• [Problem requirements]: Tally up how many lines in the listing below contain the string "bodies", and give only the total.

+++++

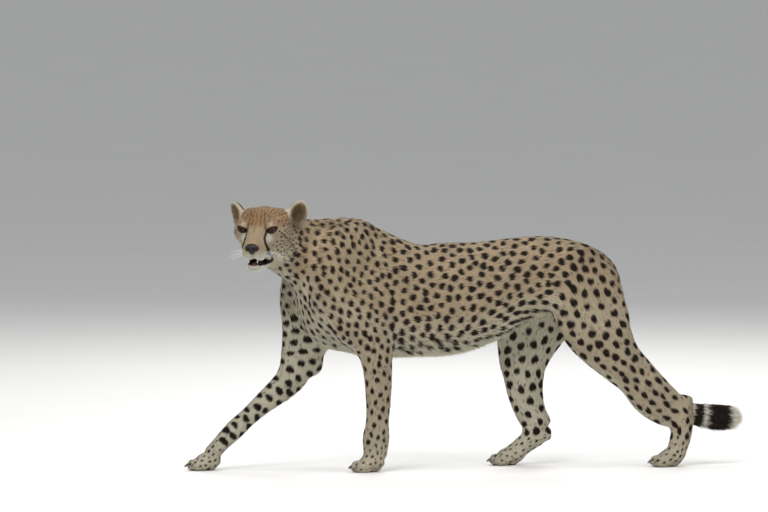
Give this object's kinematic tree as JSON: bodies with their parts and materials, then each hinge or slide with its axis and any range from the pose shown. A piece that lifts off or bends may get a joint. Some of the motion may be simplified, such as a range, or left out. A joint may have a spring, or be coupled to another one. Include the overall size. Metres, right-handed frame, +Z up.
{
  "type": "cheetah",
  "caption": "Still life-size model of a cheetah walking, its head turned to its left, as a museum shows one.",
  "frame": {"origin": "middle of the underside of the bounding box, on the floor", "axes": "the animal faces -X, its left side is -Y, +Z is up; the head is turned to its left, towards -Y"},
  "size_m": [1.5734, 0.3404, 0.7635],
  "materials": {
    "coat": "short tawny fur with black spots, pale underneath",
    "eye": "amber-brown, glossy",
    "claw": "dark horn, satin"
  },
  "bodies": {
    "root": {"head": "coat", "ear_left": "coat", "ear_right": "coat", "neck": "coat", "trunk": "coat", "foreleg_left": "coat", "forepaw_left": "coat", "foreleg_right": "coat", "forepaw_right": "coat", "thigh_left": "coat", "shank_left": "coat", "hindpaw_left": "coat", "thigh_right": "coat", "shank_right": "coat", "hindpaw_right": "coat", "tail_root": "coat", "tail_middle": "coat", "tail_tip": "coat", "eye_left": "eye", "eye_right": "eye", "claw_foreleg_left_1": "claw", "claw_foreleg_left_2": "claw", "claw_foreleg_left_3": "claw", "claw_foreleg_left_4": "claw", "claw_foreleg_right_1": "claw", "claw_foreleg_right_2": "claw", "claw_foreleg_right_3": "claw", "claw_foreleg_right_4": "claw", "claw_hindleg_left_1": "claw", "claw_hindleg_left_2": "claw", "claw_hindleg_left_3": "claw", "claw_hindleg_left_4": "claw", "claw_hindleg_right_1": "claw", "claw_hindleg_right_2": "claw", "claw_hindleg_right_3": "claw", "claw_hindleg_right_4": "claw"}
  },
  "joints": []
}
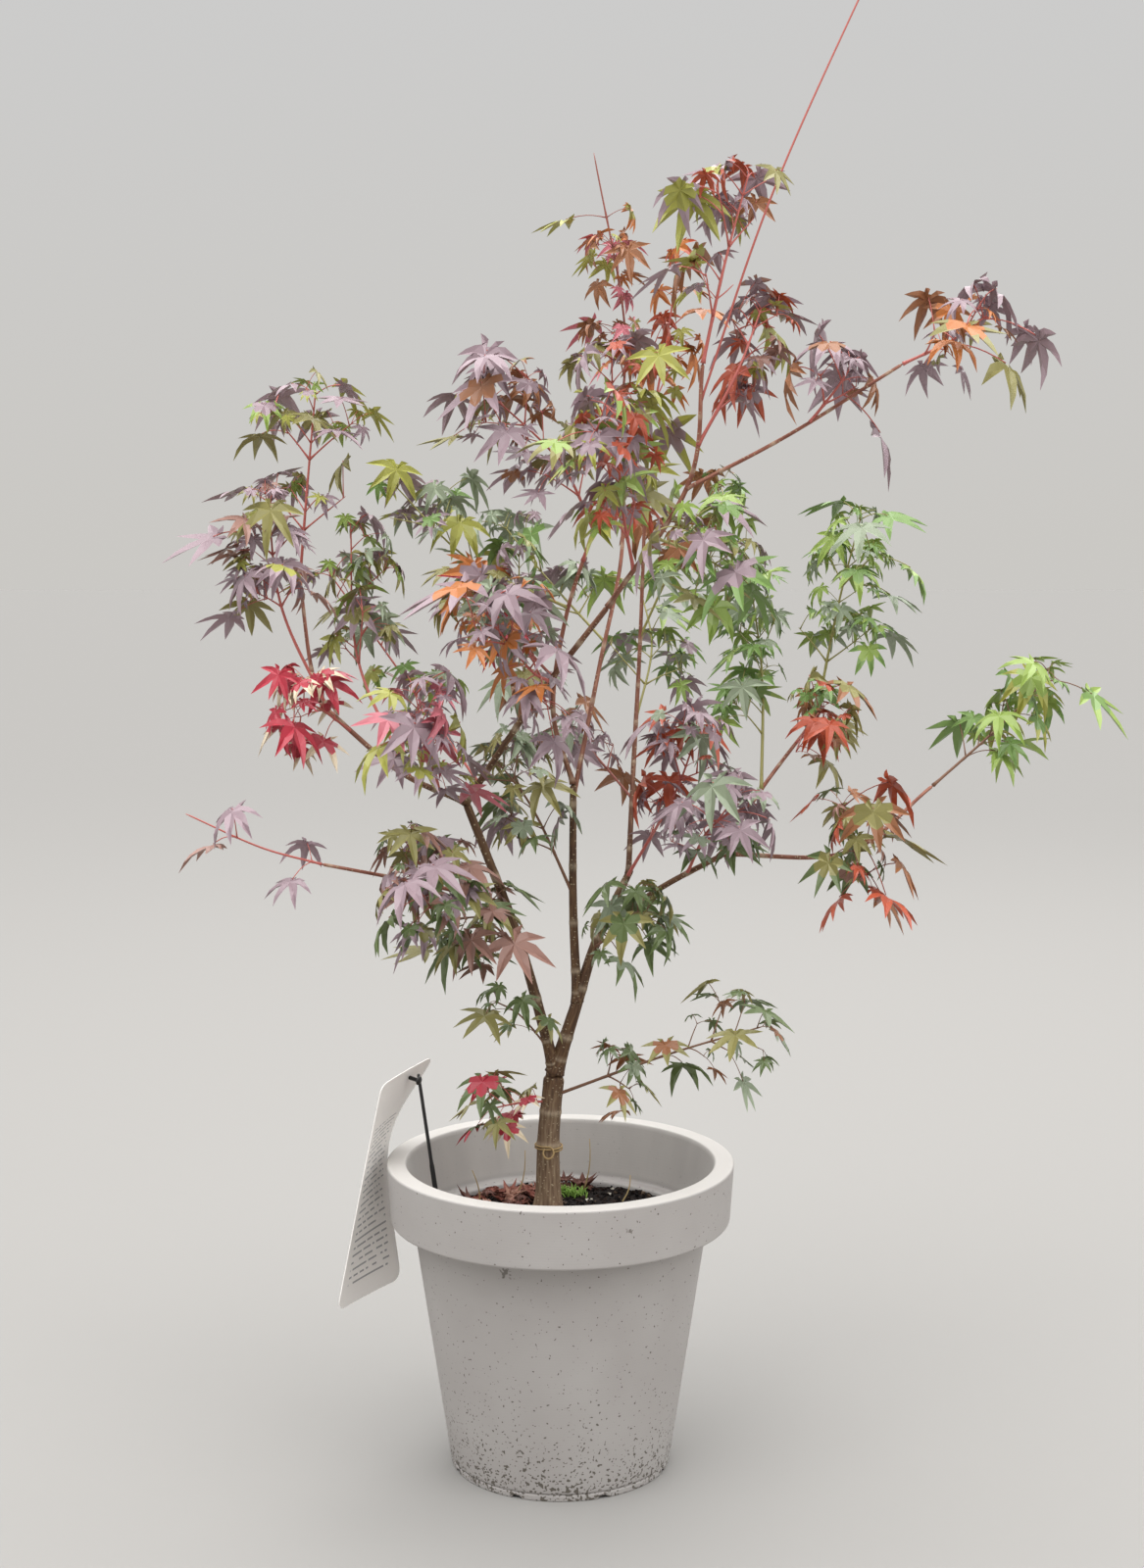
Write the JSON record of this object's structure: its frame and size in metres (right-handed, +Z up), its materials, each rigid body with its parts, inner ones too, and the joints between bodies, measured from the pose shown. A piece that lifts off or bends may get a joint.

+++++

• [Answer for this exercise]: 3